May 21st - Unification of the Ionian Islands
After the liberation of Greece and the establishment of the Greek State, the Ionian islands claimed their unification with Greece. Despite its strong objection, Britain together with France and Russia signed on June 5 1863, in London, the Treaty according to which Britain gave up its role as the power protecting the Ionian Islands. On May 21st 1864 the unification of the Ionian Islands with Greece became official.
August 15th - Assumption of the Virgin
This is the second biggest religious holiday after Easter and is celebrated in almost every town and village in Greece.
August 23rd - Pelekas Festival
This festival celebrates the feast day of The Virgin Odhigitria (leader) after whom the local church is named.

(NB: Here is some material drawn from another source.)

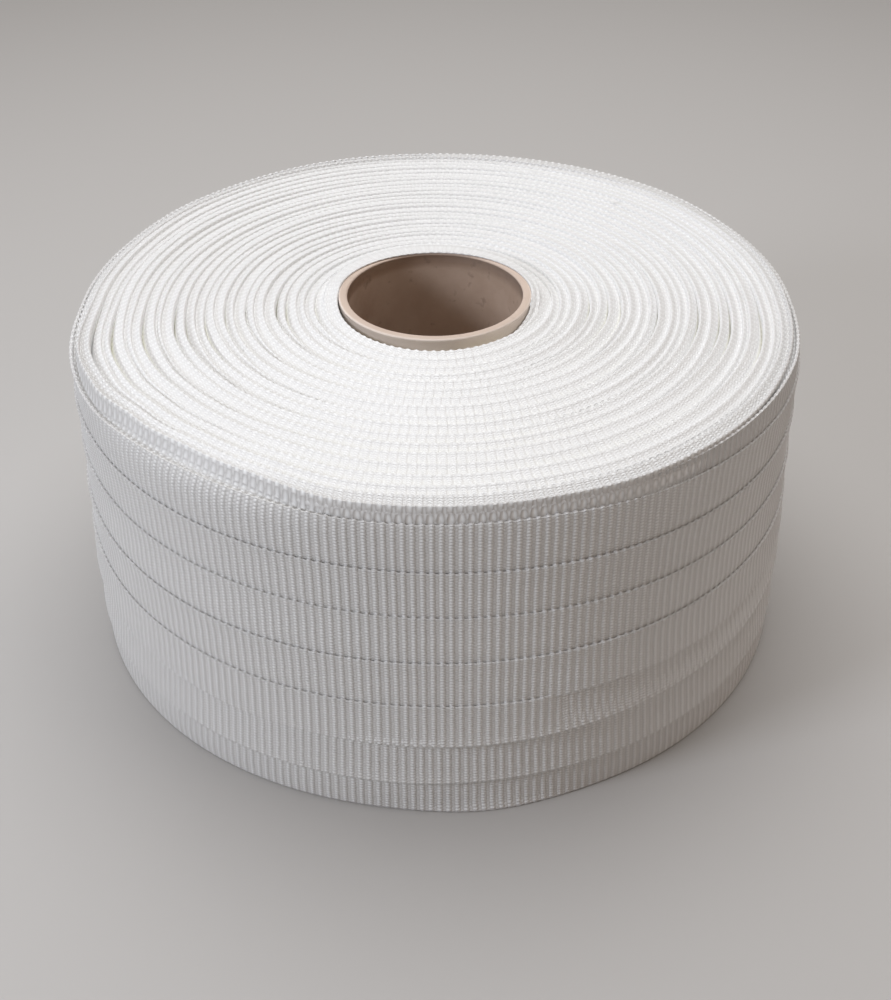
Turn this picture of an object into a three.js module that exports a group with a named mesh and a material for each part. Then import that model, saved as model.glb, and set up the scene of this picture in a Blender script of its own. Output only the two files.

Once again the square is filled with music and dancing and the smell of souvlakia (kebabs) cooking on charcoal grills. It is a time of year when those from Pelekas who have moved away to the cities return to their village and join in the celebrations. Every parish in Greece has an annual celebration and similar festivals take place in and around Pelekas at other times of the year including Mirtiotissa on 24th September.
October 28th - No Day (Ochi Day)
During World War II, Mussolini issued an ultimatum to Prime Minister Metaxas demanding free Italian passage through Greece. Metaxas' response was "Ochi" which led to the subsequent battle and eventual defeat of the invading Italian army in 1940. Today, Ochi Day is celebrated with remembrance services, military parades, folk dancing, and feasting.
December 12th - St Spiridon
Corfu's patron saint is St Spyridon and his mummified body lies in the church dedicated to him in Corfu Town. He was The Bishop of Cyprus and was famous for performing miracles. He took part in the first Ecumenical Council of Nicea in 325AD and died a martyr's death shortly afterwards. His remains were taken to Constantinople and interred in the Church of the Holy Apostles until 1453 when the city fell to the Turks and he was brought to Corfu, along with the remains of Saint Theodocia. It is said that when the Turks attacked the island on August 11, 1716, Saint Spiridon appeared with a lighted torch and scared the invaders away. That day is also one of the days which commemorate Saint Spiridon (the others are Palm Sunday and Easter Sunday when Corfiots celebrate him saving the island from the plague and an epidemic). Many boys on the island are named Spiridon (Spiros) in his honour and celebrate their name day on December 12th.
December 25th - Christmas
Although less important that Easter in the Greek Orthodox religion, Christmas is celebrated with religious services and feasting. Today there is considerable western influence with Christmas trees, decorations, and presents. Throughout the Christmas season children sing carols door-to-door.
Few people in Greece celebrate their birthdays, but almost everyone celebrates their Name Day. This custom stems from the Greek Orthodox religion in which all children are baptized with a name that is acceptable to the church. Each name has a day, based on the day when the saint died. On your name day everyone you know will call you, come to your house, or otherwise contact you to wish you all the best. If you're feeling especially celebratory, you'll take your friends out for drinks or dinner - but you have to pay the bill. Each Greek Orthodox Church is also named after a saint, so there are also community celebrations on the appropriate name days. These celebrations, or panigiria, include food, drinking and dancing.